2. He wants to move on from Labour’s focus on the state as the main agent of activity. Again this seems well-meaning and mushy but we need to examine what he is really saying. Firstly, I don’t detect any mass hostility amongst the British people to the state delivering public services. It is a myth propagated by the Tories and their allies in New Labour to justify introducing the market into as many areas of public life as possible. Secondly, if not the state, what? What is the alternative? Miliband is never honest to say what he really means: the market. That is the alternative to state provision. There is no mythical lovely third way. It is a choice.
3. He believes that Labour should focus on decentralising power, not reducing inequality. What a surprise. Replace something concrete, i.e. taxation of the well-off and the redistribution of the proceeds, with something completely woolly, ‘decentralizing’ power. It really doesn’t mean anything. Whenever New Labour devolved powers (and it was only very occasionally) it was entirely on their terms. Blair and Miliband would have been terrified of any alternative centres of political power emerging to their own and were in fact ruthless centralizers, whether in national politics or the Labour Party itself. It was always just hollow rhetoric. ‘Localization’ and ‘decentralization’ are just glib buzzwords, and are concepts that are occasionally useful if central government wants to pass the buck.
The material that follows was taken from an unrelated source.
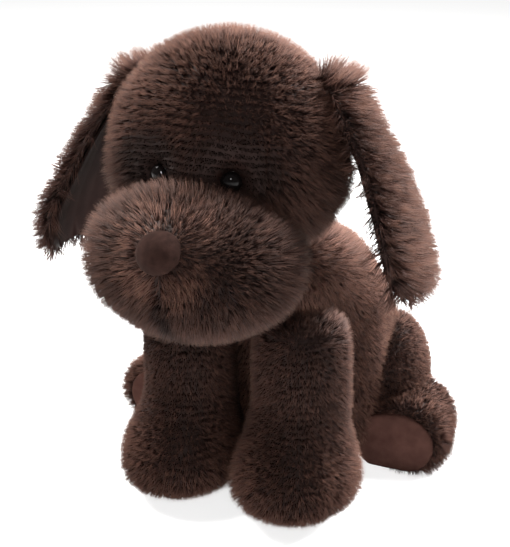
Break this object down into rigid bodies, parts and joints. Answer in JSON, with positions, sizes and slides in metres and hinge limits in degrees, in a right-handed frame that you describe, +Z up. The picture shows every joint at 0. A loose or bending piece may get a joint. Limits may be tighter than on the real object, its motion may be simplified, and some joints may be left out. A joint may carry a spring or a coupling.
{
  "type": "plush dog",
  "caption": "Seated long-pile plush dog with a big ball muzzle, long hanging ears with velour linings, velour soles, a velour nose and glossy bead eyes.",
  "frame": {"origin": "on the surface that the toy sits on, under the middle of its outline", "axes": "the dog faces -Y, +Z is up, and +X is the dog's own left"},
  "size_m": [0.1842, 0.2333, 0.2355],
  "materials": {
    "pile": "long dark brown pile on a knitted backing",
    "muzzle_pile": "long brown pile, brushed outwards from the nose",
    "velour": "short reddish-brown velour",
    "stuffing": "white polyester fibre",
    "pellets": "cloth bag of plastic pellets",
    "eye_plastic": "polished black",
    "washer_plastic": "natural moulded",
    "thread": "twisted thread"
  },
  "bodies": {
    "torso": {"torso_belly": "pile", "torso_side_left": "pile", "torso_side_right": "pile", "torso_base": "pile", "pellet_bag": "pellets", "torso_filling": "stuffing", "closing_stitch": "thread"},
    "neck": {"neck_filling": "stuffing"},
    "head": {"head_crown": "pile", "head_cheek_left": "pile", "head_cheek_right": "pile", "head_filling": "stuffing", "muzzle_cover": "muzzle_pile", "muzzle_filling": "stuffing", "nose_cover": "velour", "nose_filling": "stuffing", "eye_left": "eye_plastic", "eye_right": "eye_plastic", "eye_washer_left": "washer_plastic", "eye_washer_right": "washer_plastic"},
    "ear_left": {"ear_outer_left": "pile", "ear_lining_left": "velour"},
    "ear_right": {"ear_outer_right": "pile", "ear_lining_right": "velour"},
    "front_leg_left": {"front_leg_cover_left": "pile", "front_leg_filling_left": "stuffing", "front_sole_left": "velour"},
    "front_leg_right": {"front_leg_cover_right": "pile", "front_leg_filling_right": "stuffing", "front_sole_right": "velour"},
    "hind_leg_left": {"hind_leg_cover_left": "pile", "hind_leg_filling_left": "stuffing", "hind_sole_left": "velour"},
    "hind_leg_right": {"hind_leg_cover_right": "pile", "hind_leg_filling_right": "stuffing", "hind_sole_right": "velour"},
    "tail": {"tail_cover": "pile", "tail_filling": "stuffing"}
  },
  "joints": [
    {"name": "head_turn", "type": "hinge", "parent": "torso", "child": "neck", "pos_m": [0, -0.0272, 0.1363], "axis": [0, 0, 1], "range_deg": [-28, 28], "stiffness_Nm_per_rad": 3},
    {"name": "head_nod", "type": "hinge", "parent": "neck", "child": "head", "pos_m": [0, -0.0272, 0.152], "axis": [1, 0, 0], "range_deg": [-12, 7], "stiffness_Nm_per_rad": 10},
    {"name": "ear_left_lift", "type": "hinge", "parent": "head", "child": "ear_left", "pos_m": [0.0386, -0.0322, 0.2212], "axis": [0, -1, 0], "range_deg": [0, 100]},
    {"name": "ear_right_lift", "type": "hinge", "parent": "head", "child": "ear_right", "pos_m": [-0.0386, -0.0322, 0.2212], "axis": [0, 1, 0], "range_deg": [0, 100]},
    {"name": "shoulder_left", "type": "hinge", "parent": "torso", "child": "front_leg_left", "pos_m": [0.029, -0.0302, 0.092], "axis": [-1, 0, 0], "range_deg": [-5, 60], "stiffness_Nm_per_rad": 2},
    {"name": "shoulder_right", "type": "hinge", "parent": "torso", "child": "front_leg_right", "pos_m": [-0.029, -0.0302, 0.092], "axis": [-1, 0, 0], "range_deg": [-5, 60], "stiffness_Nm_per_rad": 2},
    {"name": "hip_left", "type": "hinge", "parent": "torso", "child": "hind_leg_left", "pos_m": [0.0548, 0.0533, 0.0385], "axis": [-1, 0, 0], "range_deg": [-5, 60], "stiffness_Nm_per_rad": 2},
    {"name": "hip_right", "type": "hinge", "parent": "torso", "child": "hind_leg_right", "pos_m": [-0.0548, 0.0533, 0.0385], "axis": [-1, 0, 0], "range_deg": [-5, 60], "stiffness_Nm_per_rad": 2},
    {"name": "tail_wag", "type": "hinge", "parent": "torso", "child": "tail", "pos_m": [0, 0.0933, 0.034], "axis": [0, 0, 1], "range_deg": [-28, 28], "stiffness_Nm_per_rad": 0.2}
  ]
}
4. Growth is as important, if not more so, than redistribution. Pure New Labour orthodoxy, and its highly amusing that David tries to present this as radical ‘new thinking’. Of course economic growth is important but how it is distributed is more important. The British economy could contract significantly and we would still have enough resources to build a decent society where no one went hungry or suffered abject poverty. It is a political choice. And it is politically and electorally expedient to not mention that choice. Once again David Miliband is dressing up base political calculation as a matter of high principle. It is nauseating. Why can’t he just be honest? Or does he really believe it?
5. Labour Party should be ‘modernised’. I can only presume this was added to the essay to tick a box. I’m sure this sounds cynical but by ‘modernise’ Miliband simply means dilute the politics of the party further. If open primaries, which I presume is what he is getting at, ended up selecting leftwing candidates, then he would want that particular innovation knocked on the head quickly. But then maybe I’m being cynical. If the French Socialist primaries for the presidential election have inspired greater engagement it is for two reasons, firstly that the left is stronger (you know David, those dinosaurs that believe in the state acting to ameliorate the worst excesses of the free market) and secondly because the candidates standing have some different ideas from each other, rather than Miliband’s usual preference for a choice consisting of multiple shades of Blairite beige. Interestingly, right now he is in favour of reducing role of ordinary trade union members in Labour’s decision making process. I presume when he says opening up the process he doesn’t have the organised working class in mind. Daily Mail readers are so much more worthy of our attention, aren’t they……….
6. The record of Labour between 1997 and 2010 needs to be defended passionately. You have to admire the man really. He is a true believer, unconcerned by reality or the fact that his shitty politics are the reason he lost the leadership contest. He has stuck to his guns in a way that would make the Reverend Ian Paisley proud. He clearly thinks that he has nothing to apologise for. Of course when he says that the reputation of the New Labour years needs to be salvaged, what he means is his own reputation. Things did improve in some respects, but Iraq, the growth of private sector involvement in public services, the outrageous clampdown on civil liberties and the role the party played in doing nothing to prevent the financial crisis heavily outweigh the positive things that the Labour Party achieved during those years. If David Miliband can’t see that then he should retire from politics.
7. The policy changes introduced after Blair won in 1994 were actually more authentically ‘Labour’ than what preceded them. This is an absolute belter. I’ll quote the great man’s essay directly:
“After 1994, we did not say that it was a great pity we had to compromise our principles to meet the electorate halfway; we said that it was vital to reform the statement of our principles to reflect what we believed. The same was true in a range of policy areas, including health, education and crime. We changed our policy better to fulfil our values, not abandon them.
That is what we have to do again – not because we have changed but because the world has changed. Rethinking, not reassuring.”
So the policy changes that Kinnock and Blair introduced had nothing to do with short term electoral calculation? And when Blair and his allies said time and again that dropping social democratic principles would be the only way to get elected they were lying? That appeasing The Sun and Daily Mail never entered anyone’s calculations? That the vision of Britain in the 1997 Labour manifesto was absolutely what Labour thought things should be like in an ideal world?
This is a quite breathtaking re-writing of modern political history. One of the things most apparent in the article is that David is desperate to dress abject political capitulation and Blairite ‘triangulation’ up as some kind of statement of profound and deeply held social democratic principle. He wants to believe that his political philosophy is more authentically social democratic than the Labour left. It is patently ludicrous. But then again, maybe he believes it……..
As usual he trots out the usual vapid clichés about avoiding the ‘trap’ of moving leftwards and electoral viability. It is so dreary and unoriginal it is almost sleep-inducing. One would have hoped that the financial crisis would have sounded the death knell for the ‘More Of The Same’ Tendency. Apparently not though.
They just can’t accept they have lost the argument and are instead determined to wring Labour dry of any last remaining drops of red blood. Their obsession with the narrow interests of a few Middle England voters is the path to electoral oblivion. Theirs is the path to the mass disengagement with politics that we have right now and the reason why turnouts at elections are so miserably low. If David Miliband can’t see that, despite supposedly being a great thinker, then he should just stick to sitting on the board of Sunderland Football Club and should just walk away from politics. He has nothing useful to contribute.